For the denominators, we also need nonzero entries and the fact that $\mathbb{Z}$ has no zero divisors. –  ccorn Mar 12 at 10:11
    
For "smallest term" I rush with using that term and you are wright for zero divisors. I edited it. –  user101521 Mar 12 at 10:18

Some abstract algebra books assume that multiplication is closed for the natural numbers, integers, rational numbers, real numbers and complex numbers.
Multiplication in the complex numbers is defined at the expense of multiplication in the real numbers. In fact the complex numbers themselves are constructed at the expense of the real numbers.
Multiplication in the real numbers is defined at the expense of multiplication in the rational numbers.
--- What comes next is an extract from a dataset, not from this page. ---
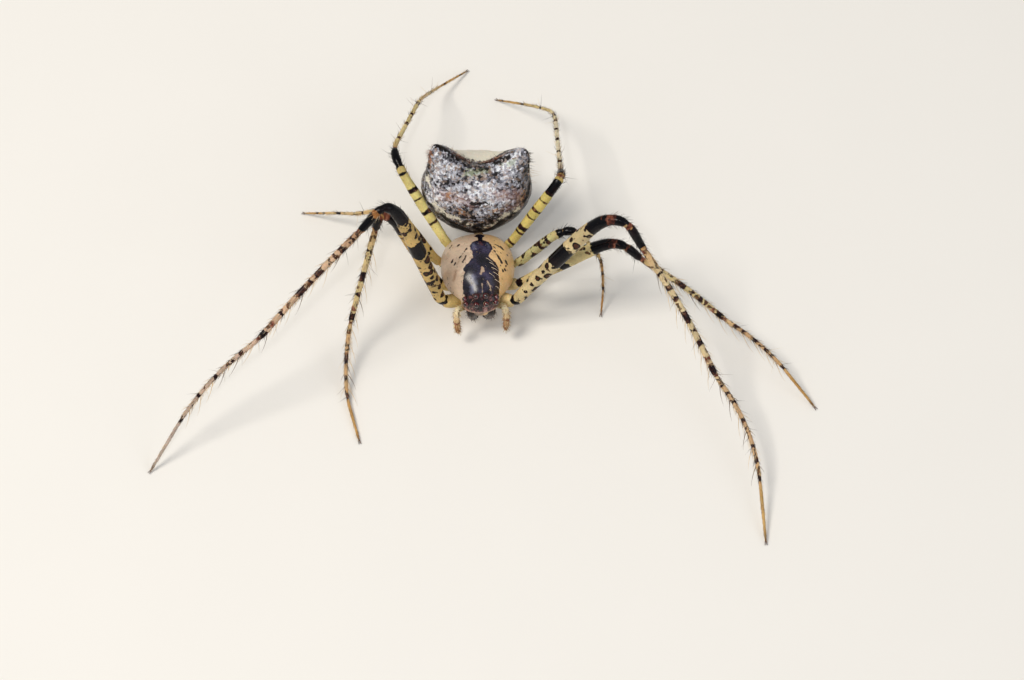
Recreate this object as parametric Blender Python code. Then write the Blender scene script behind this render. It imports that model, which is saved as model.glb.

In fact the real numbers themselves are constructed at the expense of the rational numbers.
Multiplication in the rational numbers is defined at the expense of multiplication in the integers. Once this is done, you can prove that multiplication in the rational numbers is closed. In fact the rational numbers themselves are constructed at the expense of the integer numbers.
Multiplication in the integers in defined at the expense of multiplication in the natural numbers. In fact the integers themselves are constructed at the expense of the natural numbers.
It works just the same for the sum.

So it boils down to knowing how to define multiplication in the natural numbers and then constructing each of the steps above.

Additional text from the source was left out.